What is commonly referred to as "Katrina" is actually two separate events that occurred close together, one casused by the other. The actual hurricane, Katrina, did not cause the majority of the destruction here in New Orleans. What it did do, however, was to weaken the levees along the outfall canals leading from the Pumping Stations to Lake Ponchartrain, which eventually failed at their weakest points and allowed the lake to reclaim vast areas that the city had expanded into after they were drained and developed into subdivisions over the decades.

The Pumping Stations were built in the late 1800s/early 1900s at the edge of what was then the inhabited city, and drained the city by pumping collected water into the surrounding swamps that separated the city from the lake.

Early maps, prior to the expansions of the 20th century, look suspiciously like current maps of the areas that did not suffer great flood damage.

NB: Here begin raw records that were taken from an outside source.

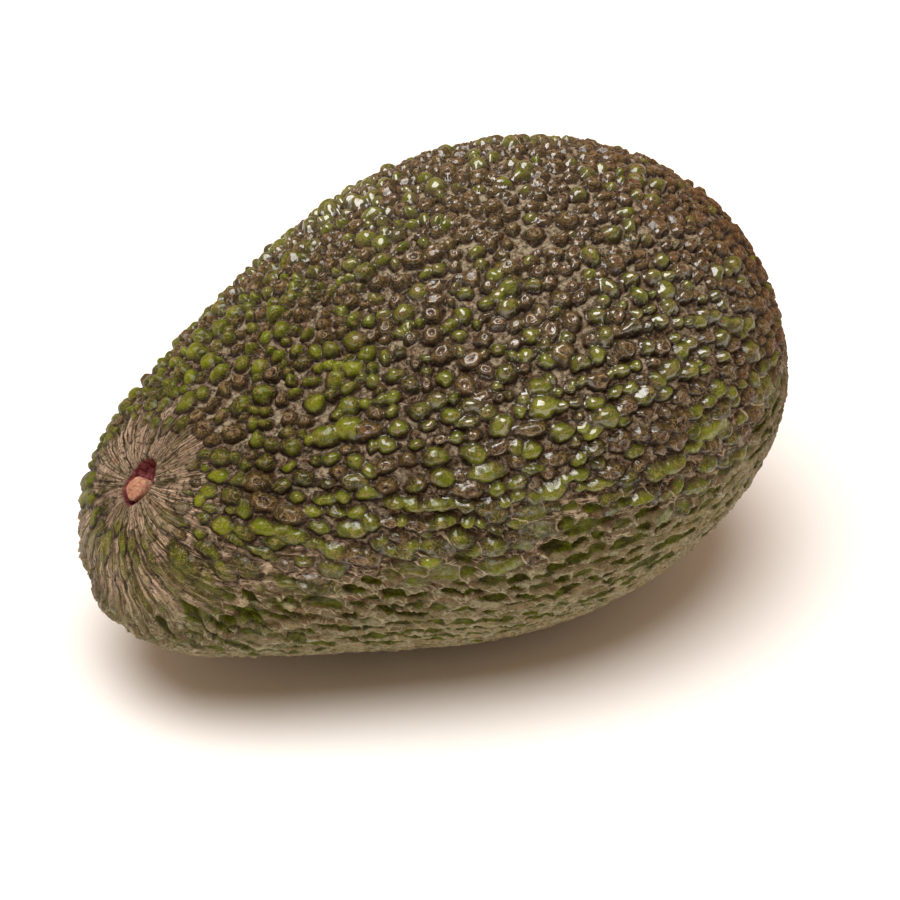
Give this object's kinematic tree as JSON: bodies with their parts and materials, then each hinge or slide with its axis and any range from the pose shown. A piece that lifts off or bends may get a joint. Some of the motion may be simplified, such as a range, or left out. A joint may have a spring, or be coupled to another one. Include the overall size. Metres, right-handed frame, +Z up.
{
  "type": "avocado",
  "caption": "Whole ripe avocado with a dark green pebbled skin, lying on its side, with a torn stem stub in the pit at its neck end.",
  "frame": {"origin": "centre of the small flat spot that the fruit rests on", "axes": "+X along the fruit from the stem end towards the blossom end, +Z up from the surface it lies on"},
  "size_m": [0.1051, 0.0733, 0.065],
  "materials": {
    "skin": "pebbled waxy skin, semi-gloss",
    "stem": "torn dry fibres, matt"
  },
  "bodies": {
    "root": {"fruit": "skin", "stem_stub": "stem"}
  },
  "joints": []
}
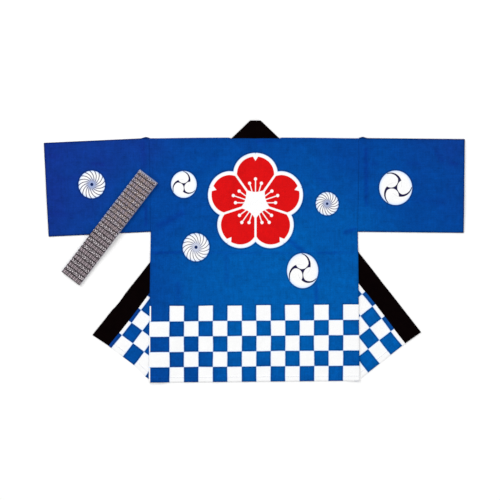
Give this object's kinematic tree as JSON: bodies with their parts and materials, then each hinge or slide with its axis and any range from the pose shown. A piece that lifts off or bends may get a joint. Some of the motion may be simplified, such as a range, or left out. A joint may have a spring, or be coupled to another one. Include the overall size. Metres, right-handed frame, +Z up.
{
  "type": "happi coat laid flat with its belt",
  "caption": "Adult festival coat of blue printed cotton with a black collar, laid flat with its back up and its fronts folded out, a folded belt lying on one sleeve.",
  "frame": {"origin": "middle of the coat's bounding box, on the surface that it lies on", "axes": "+X from the wearer's left cuff to the right cuff, +Y from hem to collar, +Z up through the back of the coat"},
  "size_m": [1.346, 0.8404, 0.0124],
  "materials": {
    "body_cloth": "plain-weave cotton, printed in blue, white and red",
    "collar_cloth": "black cotton, matt",
    "belt_cloth": "cotton with close black and white cross bands"
  },
  "bodies": {
    "root": {"back": "body_cloth", "front_left": "body_cloth", "front_right": "body_cloth", "sleeve_left": "body_cloth", "sleeve_right": "body_cloth", "collar": "collar_cloth", "belt": "belt_cloth"}
  },
  "joints": []
}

What caught people un-prepared were the levee breaks. Lots of folks made it through the hurricane proper, with their 2 or 3 day supply of goods, only to be inundated by the unforseen and unexpected levee failures.
 

Mindraker

Familiar Face
Messages
73
Location
The Garden of Eden
We were darned lucky to no longer be living in the New Orleans area anymore when Katrina hit. My uncle was on the Northshore* (where we used to live 10 years ago) and didn't even know Katrina was coming. My uncle got a call when Katrina was coming "Hey hadn't you heard that a Category 5 hurricane is coming towards New Orleans?" "Talk to you later... *click*"
The Northshore sustained the more typical hurricane damage -- fallen pine trees, broken power lines, trees on houses, flooded yards, wrecked trailer parks, that sort of stuff but it didn't depend on a levee system to stay dry -- so you didn't have the MASSIVE flooding on the Northshore as you did in New Orleans.
*Northshore is the St. Tammany Parish area to the North of Lake Pontchartrain, New Orleans is south of it.